Players know they must bounce back

They've been down this wrong road before, so they know how to get back on track.

The question the Steelers asked and addressed in the wake of losing to San Diego was how to make that happen at least one more time.

"I want to see how we're going to respond," linebacker Larry Foote offered after the Chargers had stunned the Steelers, 34-24, last Sunday afternoon at Heinz Field. "I'm anxious to see that.

"Even (Monday), as far as guys coming in lifting weights and watching film, how we're going to buckle up, accept the criticism, take responsibility for what we did (on Sunday), I'm looking forward to that.

"I'm looking forward to how guys are going to respond (this coming) Sunday (in Dallas), of course. Just knowing these guys, we're going to respond. We've done it time and time again. I'm quite sure we're going to have a better showing next week."

The response against San Diego had been such that defensive end Brett Keisel was of the opinion "the whole game felt out of hand.

"It didn't feel like we were in the game at all," Keisel continued. "That's the tough thing. I feel like we have a good football team. It's tough to go out and perform that way and try to figure out why."

The Chargers established leads of 13-0 in the first half and 27-3 in the third quarter before the Steelers eventually closed the gap with a pair of touchdowns in the final six minutes.

Losing by just 10 points didn't alter free safety Ryan Clark's perspective.

"This was never a game," he said. "This was never close. We made it look good toward the end because they took their foot off the pedal, and thank God they did that because there's no telling what the score could have been."

Clark maintained the Steelers will prepare for Dallas in the wake of losing to San Diego in the same way they had prepared for San Diego in the wake of beating Baltimore.

"The formula doesn't change," he said. "You go to work the same way you go to work when you beat Baltimore with Charlie Batch (at quarterback). We went to work the exact same way. We just came out and it didn't happen.

"They came to our stadium and played better football than us physically, mentally. They had more emotion. When you let a team do that you're not going to be in the game."

Added Keisel: "You have to respond, you have to. We have to have a good week of preparation and respond, show what type of character this team has.

"It's just frustrating. It's frustrating to see us make flashes, to see us have the makings of a good team and not be able to perform the way you know you're capable of performing."

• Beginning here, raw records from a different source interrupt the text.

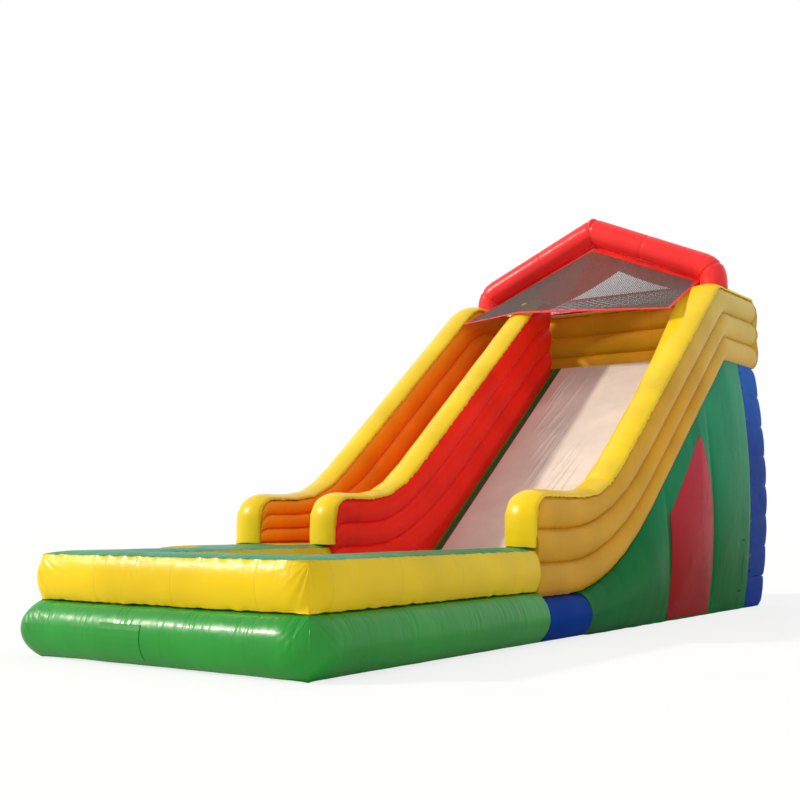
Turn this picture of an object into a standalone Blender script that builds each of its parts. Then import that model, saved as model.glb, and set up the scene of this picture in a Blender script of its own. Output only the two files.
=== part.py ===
import math

import bmesh
import bpy
from mathutils import Vector

for old in list(bpy.data.objects):
    bpy.data.objects.remove(old, do_unlink=True)

# Driving sizes, in metres. Lengths along the slide are measured from the pool's front seam.
seam_gap = 0.0004
cut_overrun = 0.6

# Air chambers: every large piece is a skin round its air, and ports join it to its neighbours
skin = 0.025
port_width = 0.16

# Body
half_width = 2.475
wall_width = 0.40
wall_bulge = 0.07
inner_bulge = 0.05
wall_front_y = 4.36
back_seam_y = 12.60

# Pool
pool_wall_width = 0.62
lower_height = 0.63
upper_height = 0.50
lower_bulge = 0.20
lower_inner_bulge = 0.12
upper_bulge = 0.07
wall_crown = 0.04
floor_thickness = 0.10
pool_left_seam_x = -1.395

# Entry
entry_front_y = 2.80
step_tread = 0.55
step_rise = 0.40
step_bulge = 0.05

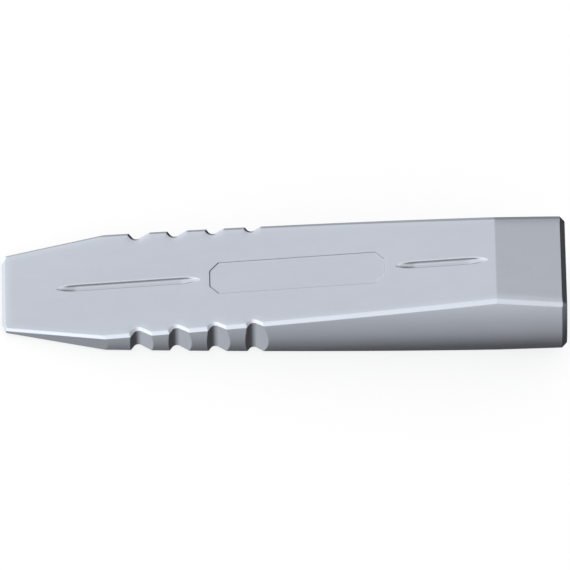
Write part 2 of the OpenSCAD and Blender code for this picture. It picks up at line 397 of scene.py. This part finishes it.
def find_marks():
    """Rows of x, spacing there, growth of the spacing away from it."""
    marks = [(-LENGTH + 0.22, 0.15, 0.28), (-RIDGE, 0.16, 0.4), (-0.3, 0.2, 0.28)]
    marks += [(BEND_X + 0.9 + dx, 0.6, 0.28) for dx in (-1.7, 0.0, 1.7)]
    for x, before in ((NOSE_X, 0.12), (-HEAD_CHAMFER, 0.12)):
        marks += [(x - 0.2, before, 0.28), (x, 0.12, 0.28), (x + 0.2, 0.15, 0.28)]
    for near, wall_foot, flank_foot, far in CORNERS:
        marks += [(near, 0.11, 0.3), (wall_foot, 0.2, 0.3),
                  ((wall_foot * 2 + flank_foot) / 3, 0.22, 0.3),
                  (flank_foot, 0.26, 0.3), (far, 0.15, 0.3)]
    # sunk features: distance in from each end, spacing, growth
    groove_rows = ((0, 0.08, 0.16), (2.0, 0.4, 0.1), (5.5, 0.5, 0.06),
                   (GROOVE_RUN + 0.5, 0.6, 0.2), (FLOOR_RUN, 0.4, 0.25))
    field_rows = ((0, 0.11, 0.3), (0.24, 0.11, 0.3), (FIELD_CUT, 0.14, 0.3))
    features = [(*groove, groove_rows) for groove in GROOVES]
    features.append((FIELD_START, FIELD_LENGTH, field_rows))
    for start, length, rows in features:
        for end, sign in ((start, 1), (start + length, -1)):
            marks += [(-LENGTH + (end + sign * inside) * RAMP_COS, step, growth)
                      for inside, step, growth in rows]
    return sorted(marks)


def spacing(x, marks):
    result = np.full(np.shape(x), MAX_SPACING)
    for mark_x, step, growth in marks:
        result = np.minimum(result, step + growth * np.abs(x - mark_x))
    return result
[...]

Foote sees how a team handles such frustration and its accompanying fallout as being ultimately decisive during the course of an NFL season.

"Always during the course of the season negative thoughts are going to be trying to creep into your mind," he said. "The team at the end that wins the Lombardi (trophy) defeated those thoughts and they kept them under control and kept believing, kept the faith.

"And the teams that don't win it, those are the ones that had too much doubt and didn't kick it out."